Here, we used CO2 and N2 to generate foams. Then, we started the experiments after 2 PV of waterflooding to see the maximum value of oil recovery increase. In the first pore volumes of foams injection, oil recovery factor has increased slightly through the core samples indicated that foams were moving through the higher permeable areas to block them. Then, oil recovery has increased rapidly due to the blocking of high permeable areas and remained oils in low permeable areas displaced more feasible. It is corresponded to the foams efficiency to block the high permeable pores and pore throats. This point (PV = 4) is the commencement of oil recovery enhancement by generated foams. Carbon dioxide is more feasible than nitrogen, it can be mobilize more in the pore throats and provided higher oil recovery factor. Generated foam with CO2 has increased oil recovery factor about 32% while it’s about 28% for generated foam by N2 (see Fig. 4). It is corresponded to the weak solubility of N2 in crude oil due to the weak mass transfer capacity. It is caused to decrease the oil recovery factor which was discussed in previous literature15.

Figure 4
figure 4

Comparison of foams injection with CO2 and N2.

Pressure profile for foam injection with CO2 and N2 is shown in Fig. 5. As it can be seen, before starting the foams injection, the pressure drop has not changed enough and it was observed about 246 kPa when the highest oil recovery was achieved by water flooding. Then, it has slowly increased as the foaming agent should block the high permeable throats first and then push oil from low permeable areas.
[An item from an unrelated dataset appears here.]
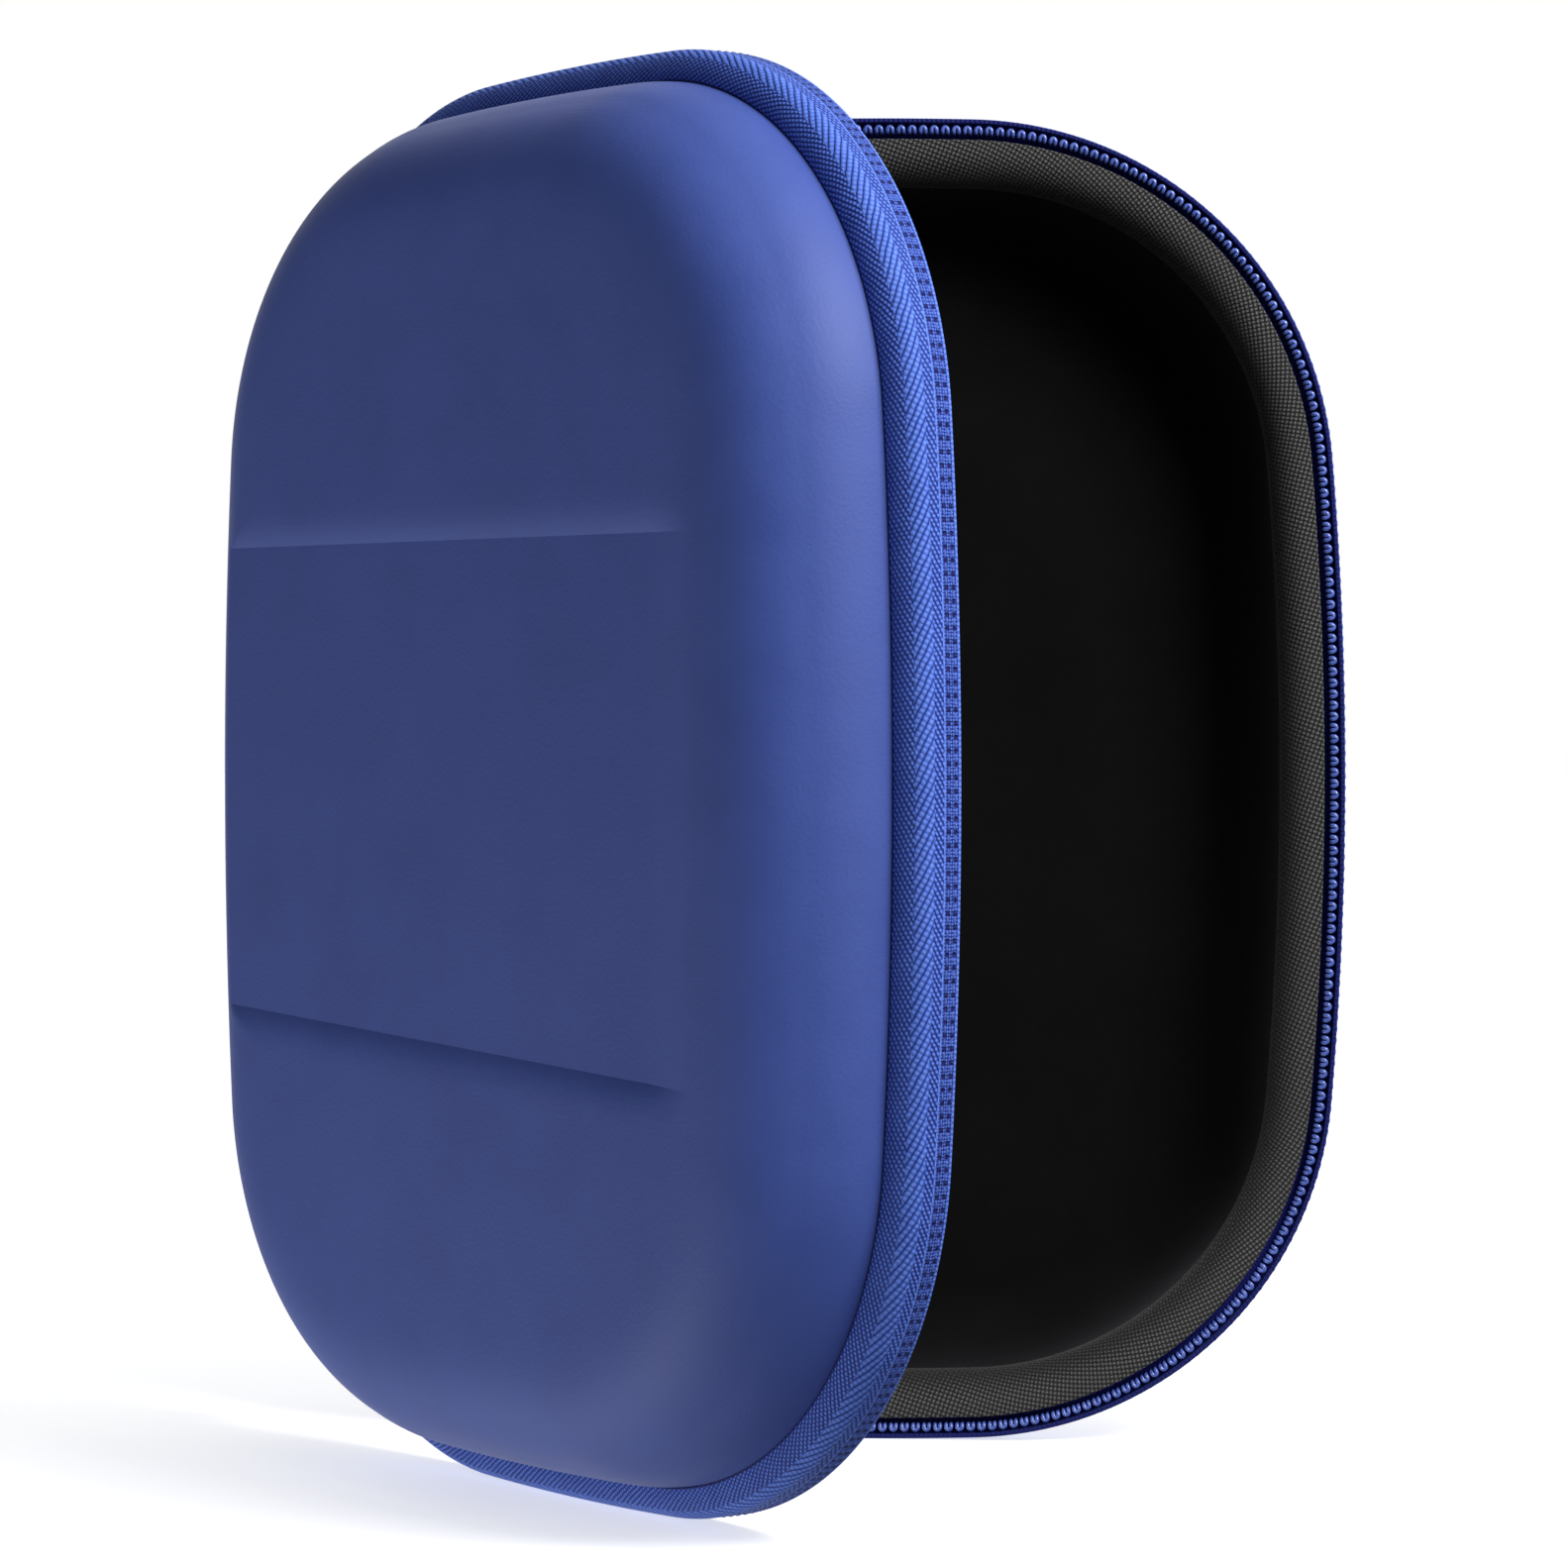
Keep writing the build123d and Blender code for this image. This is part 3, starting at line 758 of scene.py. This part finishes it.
def enamel():
    """Black enamelled zinc with slight wear."""
    finish = Finish("black_enamel_metal", Metallic=0.85, Coat_Weight=0.5, Coat_Roughness=0.12)
    wear = finish.noise(1.6, 5.0, 0.65)
    scratch = finish.noise(0.25, 3.0, 0.7)
    tone = wear * 0.7 + scratch * 0.3
    finish.colour(tone, [(0.35, (0.012, 0.013, 0.017)), (0.62, (0.03, 0.032, 0.04)),
                         (0.8, (0.12, 0.12, 0.13))])
    finish.rough(scratch * 0.25 + wear * 0.15 + 0.12)
    finish.relief(scratch, 0.02, 0.5)
    return finish.material


def net():
    """Hexagonal net: see-through between its strands."""
    finish = Finish("black_net", Specular_IOR_Level=0.4)
    u, v = finish.uv()
    row = v / 2.0
    shift = row.math("FLOOR").math("PINGPONG", 1.0) * 0.5
    x = ((u / 2.2 + shift).math("FRACT") - 0.5).math("ABSOLUTE")
    y = (row.math("FRACT") - 0.5).math("ABSOLUTE")
    far = (x * 1.2 + y * 0.75).math("MAXIMUM", y * 1.35)
    strand = far.span(0.4, 0.48)
    fibre = finish.noise(0.2, 3.0, 0.6)
    finish.colour(fibre, [(0.3, (0.004, 0.004, 0.005)), (0.7, (0.018, 0.018, 0.02))])
    finish.rough(fibre * 0.2 + 0.5)
    finish.relief(strand, 0.3, 0.8)
    finish.tree.links.new(strand.socket, finish.shader.inputs["Alpha"])
    return finish.material


def elastic():
    """Ribbed black elastic."""
    finish = Finish("black_elastic", Specular_IOR_Level=0.3, Sheen_Weight=0.2)
    u, v = finish.uv()
    rib = v.wave(0.9) * 0.7 + u.wave(0.5) * 0.3
    fibre = finish.noise(0.2, 3.0, 0.6)
    tone = rib * 0.7 + fibre * 0.3
    finish.colour(tone, [(0.2, (0.003, 0.003, 0.004)), (0.85, (0.02, 0.02, 0.022))])
    finish.rough(fibre * 0.2 + 0.55)
    finish.relief(rib, 0.15, 0.9)
    return finish.material


def pale_floor():
    """Almost white matt floor."""
    finish = Finish("pale_floor", Specular_IOR_Level=0.2, Emission_Color=(1, 1, 1, 1),
                    Emission_Strength=0.62)
    finish.material.cycles.emission_sampling = "NONE"
    cloudy = finish.noise(60.0, 3.0)
    finish.colour(cloudy, [(0.3, (0.9, 0.9, 0.9)), (0.7, (0.93, 0.93, 0.93))])
    finish.rough(cloudy * 0.1 + 0.6)
    return finish.material


LEATHER = leather()
TAPE_CLOTH = zipper_tape()
SPINE_CLOTH = zipper_tape("spine_strip_weave", spine=True)
NYLON = nylon()
BLUE_THREAD = thread()
COIL_BED = coil_bed()
RIM_WEAVE = rim_weave()
VELVET = velvet()
FOAM = foam()
ENAMEL = enamel()
NET = net()
ELASTIC = elastic()


def finish_piece(piece, material, body=None, replaces=()):
    """Gives a piece its material and body, and hides the CAD nodes it replaces."""
    piece.data.materials.clear()
    piece.data.materials.append(material)
    if body:
        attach(piece, body)
    if replaces:
        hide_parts(*replaces)


# ------------------------------------------------------------------ the two shells
def tape_section(front):
    """Zipper tape from the foot of the dome, round the bend and along the side of the rim."""
    return np.concatenate([
        [(TAPE_BEND[0], TAPE_BACK - TAPE)],
        tape_curve(front + TAPE_EDGE),
        arc((TAPE_EDGE, front + TAPE_EDGE), (TAPE_EDGE, TAPE_EDGE), 180, 270, 3)[1:],
        [(TAPE - TAPE_EDGE, front)],
        arc((TAPE - TAPE_EDGE, front + TAPE_EDGE), (TAPE_EDGE, TAPE_EDGE), 270, 360, 3)[1:],
        [(TAPE, CHANNEL_DEPTH)],
    ])


def dome_section():
    """Outer skin from under the tape, over the eased dome and a little way into the panel."""
    dome = (RIDGE_INSET - RIM_PROUD, SHELL_DEPTH - DOME_FOOT)
    section = np.concatenate([
        [(RIM_PROUD, TAPE_BACK - SKIN_TUCK)],
        arc((RIDGE_INSET, DOME_FOOT), dome, 180, 90, 28),
        [(RIDGE_INSET + PANEL_RUN, SHELL_DEPTH)],
    ])
    section = eased(section, SKIN_KEEP, DOME_EASE)
    return section[section[:, 0] < RIDGE_INSET + PANEL_CUT]


def tooth_path():
    """Wire of one coil tooth: up one leg, round the head and down the other leg."""
    turn = np.linspace(-pi / 2, pi / 2, 9)
    head = np.stack([TOOTH_HALF * np.sin(turn), TOOTH_TIP[0] - TOOTH_REACH * np.cos(turn),
                     np.full(9, TOOTH_TIP[1])], -1)
    leg = np.array(TOOTH_LEG)
    side = np.full((len(leg), 1), TOOTH_HALF)
    return np.concatenate([np.hstack([-side, leg]), head, np.hstack([side, leg[::-1]])])


def build_shell(shell):
    """Skin, velvet, tape, rim band, coil and stitches of one half."""
    main_start = spine_at(POCKET_END)
    main_end = AROUND + spine_at(SPINE_HALF + SPINE_GAP)
    pocket_start = spine_at(-SPINE_HALF - SPINE_GAP)
    rim_end = AROUND + pocket_start

    shape = press_band if shell == "lid" else None
    piece = bowl(f"{shell}_leather", shell, dome_section(), SKIN_RINGS, shape)
    finish_piece(piece, LEATHER, shell, [f"{shell}_outer_skin"])

    cavity = (RIDGE_INSET - WALL_FOOT, FLOOR_DEPTH - WALL_TOP)
    wall = arc((RIDGE_INSET, WALL_TOP), cavity, 180, 90, 24)
    piece = bowl(f"{shell}_velvet", shell, wall, VELVET_RINGS, inside=True)
    finish_piece(piece, VELVET, shell, [f"{shell}_velvet_lining"])

    crown = TAPE_CROWN - TAPE_BACK + TAPE
    section = tape_section(PARTING_GAP)
    piece = band_round_rim(f"{shell}_tape", shell, section, main_start, main_end, crown)
    finish_piece(piece, TAPE_CLOTH, shell, [f"{shell}_zipper_tape"])
    section = tape_section(POCKET_IN)
    piece = band_round_rim(f"{shell}_tape_by_slider", shell, section, pocket_start, main_start,
                           crown)
    finish_piece(piece, TAPE_CLOTH, shell)

    roll = arc((RIM_FLAT, WALL_TOP), RIM_ROLL, 270, 360, 14)
    front = [(CHANNEL_IN, CHANNEL_DEPTH), (CHANNEL_IN, RIM_FRONT + RIM_EDGE),
             (CHANNEL_IN + RIM_EDGE, RIM_FRONT)]
    front = np.concatenate([front, roll, [RIM_END]])
    piece = band_round_rim(f"{shell}_rim_weave", shell, front, main_start, rim_end)
    finish_piece(piece, RIM_WEAVE, shell, [f"{shell}_rim_band"])
    front = np.concatenate([[(POCKET_IN, POCKET_IN)], roll[1:], [RIM_END]])
    piece = band_round_rim(f"{shell}_rim_weave_by_slider", shell, front, pocket_start, main_start)
    finish_piece(piece, RIM_WEAVE, shell)

    bed = [(TAPE - BED_TUCK, BED_DEPTH - BED_RISE), (TAPE + BED_EDGE, BED_DEPTH),
           (CHANNEL_IN - BED_EDGE, BED_DEPTH), (CHANNEL_IN + BED_TUCK, BED_DEPTH - BED_RISE)]
    piece = band_round_rim(f"{shell}_coil_bed", shell, bed, main_start, rim_end)
    finish_piece(piece, COIL_BED, shell)

    chain_start = spine_at(CHAIN_ENDS[1])
    chain_end = AROUND + spine_at(CHAIN_ENDS[0])
    count = int((chain_end - chain_start) / TOOTH_PITCH)
    offset = 0.5 if shell == "lid" else 0.0
    teeth = chain_start + TOOTH_PITCH * (np.arange(count) + offset)
    path = tooth_path()
    swell = (TOOTH_HEAD - TOOTH_WIRE) * np.clip((SWELL_FROM - path[:, 2]) / SWELL_RUN, 0, 1)
    piece = tubes(f"{shell}_coil", shell, path, teeth, TOOTH_WIRE + swell, side=(1, 0.3, 0.6))
    finish_piece(piece, NYLON, shell, [f"{shell}_zipper_coil"])

    first = int(main_start / STITCH_PITCH) + 1.5
    count = int((main_end - main_start) / STITCH_PITCH) - 2
    stitches = STITCH_PITCH * (first + np.arange(count))
    run = np.linspace(-STITCH_HALF, STITCH_HALF, 6)
    sag = STITCH_SAG * (run / STITCH_HALF) ** 4 + STITCH_OUT
    for row, depth in enumerate(STITCH_ROWS):
        path = np.stack([run, sag, np.full(6, depth)], -1)
        piece = tubes(f"{shell}_stitches_{row}", shell, path, stitches, STITCH_THREAD, 6, (0, 1, 0))
        finish_piece(piece, BLUE_THREAD, shell)


build_shell("base")
build_shell("lid")


# ------------------------------------------------------------------ spine strip over the fold
def spine_strip():
    """Woven strip that joins the two shells and bends at the fold."""
    low, high = spine_at(SPINE_HALF), spine_at(-SPINE_HALF)
    u = np.linspace(low, high, SPINE_COLUMNS)
    outer = tape_curve(SPINE_FRONT)
    inner = tape_curve(SPINE_FRONT, TAPE)

    def side(section, shell):
        return in_row(on_rim(u[:, None], section[:, 0], section[:, 1]), shell)

    loop = [side(outer, "base"), side(outer, "lid")[:, ::-1], side(inner, "lid"),
            side(inner, "base")[:, ::-1]]
    points = np.concatenate(loop, 1)
    v = lengths(points[len(u) // 2] * 1000)
    v = np.append(v, v[-1] + TAPE)
    piece = closed_strip("spine_strip", points, u, v)
    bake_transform(piece)
    finish_piece(piece, SPINE_CLOTH, None, ["base_spine_strip", "lid_spine_strip"])


spine_strip()


# ------------------------------------------------------------------ pocket inside the lid
def mesh_pocket():
    """Net pocket stretched across the lower half of the lid, with an elastic along its top."""
    rim = on_rim(np.linspace(0, AROUND, 2000), MESH_INSET, 0)
    bottom = rim[:, 1].min() + MESH_GAP
    heights = np.linspace(bottom, MESH_TOP, MESH_ROWS)
    left = on_rim(SPINE_U, MESH_INSET, 0)
    right = on_rim(FREE_U, MESH_INSET, 0)
    low_x = np.interp(-heights, -left[:, 1], left[:, 0])
    high_x = np.interp(heights, right[:, 1], right[:, 0])
    share = np.linspace(0, 1, MESH_COLUMNS)
    x = low_x + share[:, None] * (high_x - low_x)
    y = np.broadcast_to(heights, x.shape)
    up = (heights - bottom) / (MESH_TOP - bottom)
    bulge = MESH_BULGE * np.sin(pi * share)[:, None] * np.sin(pi * up)
    ripple = MESH_RIPPLE * np.sin(x / MESH_WAVE) * up**3
    points = np.stack([x, y, MESH_DEPTH - bulge + ripple], -1)
    index, _ = grid_faces(MESH_COLUMNS, MESH_ROWS, False, False, False)
    flat = points.reshape(-1, 3)[index][..., :2]
    piece = make("pocket_net", in_row(points, "lid"), index.tolist(), flat)
    finish_piece(piece, NET, "lid", ["lid_pocket_mesh"])

    turn = np.linspace(0, 1, 8 * ELASTIC_RIBS + 1)
    face = ELASTIC_THICK / 2 * (0.8 + 0.2 * np.abs(np.sin(pi * ELASTIC_RIBS * turn)))
    across = ELASTIC_WIDE * (turn - 0.5)
    section = np.concatenate([np.stack([across, -face], -1), np.stack([across, face], -1)[::-1]])
    run = np.linspace(-ELASTIC_HALF, ELASTIC_HALF, ELASTIC_COLUMNS)
    pinch = 1 - ELASTIC_PINCH * (1 + np.sin(run / ELASTIC_WAVE))
    x = np.broadcast_to(CASE_WIDTH / 2 + run[:, None], (len(run), len(section)))
    y = np.broadcast_to(MESH_TOP + ELASTIC_GAP + ELASTIC_WIDE / 2 + section[:, 0], x.shape)
    z = MESH_DEPTH + section[:, 1] * pinch[:, None]
    v = lengths(section)
    v = np.append(v, v[-1] + ELASTIC_THICK)
    band = closed_strip("pocket_elastic", in_row(np.stack([x, y, z], -1), "lid"), run, v)
    finish_piece(band, ELASTIC, "lid", ["lid_pocket_elastic"])


mesh_pocket()

# ------------------------------------------------------------------ pieces kept from the frame
for node in ("base_foam_shell", "lid_foam_shell"):
    finish_piece(frame["nodes"][node], FOAM)
METAL = ("base_top_stop", "lid_top_stop", "zipper_bottom_stop", "slider_body", "slider_bridge",
         "pull_tab")
for node in METAL:
    finish_piece(frame["nodes"][node], ENAMEL)

# ------------------------------------------------------------------ floor and light (metres)
FLOOR_RADIUS = 12.0
LAMP_SIZE = 0.2
bpy.ops.mesh.primitive_circle_add(vertices=96, radius=FLOOR_RADIUS, fill_type="NGON",
                                  location=(0, 0, 0))
floor = bpy.context.object
floor.name = "floor"
floor.data.materials.append(pale_floor())
floor.visible_diffuse = False
floor.visible_glossy = False
floor.visible_shadow = False


def studio():
    """Soft room light: white behind the case, bright from the upper right and the lower left."""
    world = bpy.data.worlds.new("studio")
    world.use_nodes = True
    tree = world.node_tree
    split = tree.nodes.new("ShaderNodeSeparateXYZ")
    tree.links.new(tree.nodes.new("ShaderNodeTexCoord").outputs["Generated"], split.inputs[0])
    x, y, z = (Number(tree, socket) for socket in split.outputs)
    room = (x * 0.7 + z * 0.7).span(-0.1, 0.9) * 0.22 + 0.03
    behind = y.span(0.6, 0.9)
    lit_side = (x * 0.75 + y * -0.1 + z * 0.65).span(0.4, 0.95) * 0.7
    bounce = (x * -0.7 + y * -0.08 + z * -0.71).span(0.5, 0.95) * 0.9
    strength = behind.mix(room + lit_side + bounce, room * 0 + 1.0)
    tree.links.new(strength.socket, tree.nodes["Background"].inputs["Strength"])
    tree.nodes["Background"].inputs["Color"].default_value = (1, 1, 1, 1)
    bpy.context.scene.world = world


def soft_light(name, place, aim, watts):
    """Square area lamp that isn't seen itself."""
    lamp = link(name, bpy.data.lights.new(name, "AREA"))
    lamp.data.shape = "RECTANGLE"
    lamp.data.size, lamp.data.size_y = LAMP_SIZE, LAMP_SIZE
    lamp.data.energy = watts
    lamp.location = place
    lamp.visible_camera = False
    lamp.rotation_euler = (Vector(aim) - Vector(place)).to_track_quat("-Z", "Y").to_euler()


studio()
soft_light("key", (0.33, -0.26, 0.42), (0.0, 0.0, 0.13), 2.3)
soft_light("low_left", (-0.25, -0.12, -0.15), (0.0, 0.0, 0.08), 0.23)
It has its maximum pressure drop at 4.4 PV and after that it was reached a plateau which indicated that there is no increase on the oil recovery factor.

Figure 5
figure 5

Pressure profile for foams injection.

Cyclic CO 2 injection

In this part, we experimentally investigated on the cyclic injection of carbon dioxide as a miscible phase for 1, 2, 5, 10, and 15 cycles. Performing carbon dioxide experiments after 2 PV of waterflooding for different cycles would allow core samples to soak properly and then oil can be produced from the end of the core holder. This process is called huff-n-puff which was previously studied in literature16,17,18,19. Carbon dioxide injection is enhanced oil recovery slightly as it needs be solved as a miscible phase in the crude oil to reduce the oil viscosity. The minimum miscible pressure is recorded 8.14 MPa. This is corresponded to low oil recovery factor in the first stages of pore volume injection. Cyclic carbon dioxide injection can help to reach the minimum miscible pressure in a short time and this is why it can be trusted for enhanced oil recovery processes. By the increase of cycle’s number, oil recovery has improved, however, it is observed that this increase in the number of cycles would have a limit and after 15 cycles, there is no significant changes in the oil recovery factor. It would be an important guide for petroleum companies to test and distinguish the proper number of cycles as it needs high expenditures too in field applications (see Fig. 6).

Figure 6
figure 6

Impact of cycles’ numbers on the oil recovery factor.

Pressure profile for Cyclic CO2 injection is shown in Fig. 7. As it can be seen, before starting the Cyclic CO2 injection, the pressure drop has not changed enough and it was observed about 246 kPa when the highest oil recovery was achieved by water flooding. Then, it has slowly increased as the Cyclic CO2 injection and then dispalce oil from low permeable areas. It has its maximum pressure drop at 4 PV and after that it was reached a plateau which indicated that there is no increase on the oil recovery factor. By the increase of cycles number, pressure drop has been increased, which in cycles more than 10, the pressure drop is not changed a lot.

Figure 7
figure 7

Pressure profile in cyclic CO2 injection.

Surfactant- based methods

In this part, we experimentally investigated the effect of active carbonated water injection (which was made by CTAB as surfactant agent) and active carbonated water alternating gas injection (a mixture of water alternating gas injection and carbonated water which is made by CTAB. The rock-injected fluid interactions was one of the main features of carbonated water injection that caused to wettability alteration20,21,22. Therefore, it is necessary to perform each test individually and compare the results of each test together to select the optimum injectivity scenario. Figure 8 shows combination of water alternating gas and active carbonated water injection would be a more appropriate scenario on the oil recovery enhancement. Active carbonated water alternating gas injection has witnesses the highest oil recovery of 74%. The second highest oil recovery factor is allocated for active carbonated water injection. It is reported of 65%, while water alternating gas injection has improved the oil recovery factor to 48%.

Figure 8
figure 8

Oil recovery factor for various surfactant-based methods.

Pressure profile for these injectivity scenarios is shown in Fig. 9.

Figure 9
figure 9

Pressure profile for three injectivity scenarios.

Conclusions

  • Active carbonated water alternating gas injection has the highest oil recovery factor of 74%. The second highest oil recovery factor is allocated for active carbonated water injection. It is reported of 65%.

  • By the increase of cycle’s number, oil recovery has enhanced, however, it is observed that this increase in the number of cycles would have a limit and after 15 cycles, it’s not economically beneficial to continue the process.

  • In the first pore volumes of foams injection, oil recovery factor has increased slightly through the core samples. It is corresponded to the foams efficiency to block the high permeable pores and pore throats.

  • Carbon dioxide is more feasible than nitrogen, it can be mobilize more in the pore throats and provided higher oil recovery factor.

  • Generated foam with CO2 has increased oil recovery factor about 32% while it’s about 28% for generated foam by N2. It should be noted that the observed data were normalized to provide more feasible results.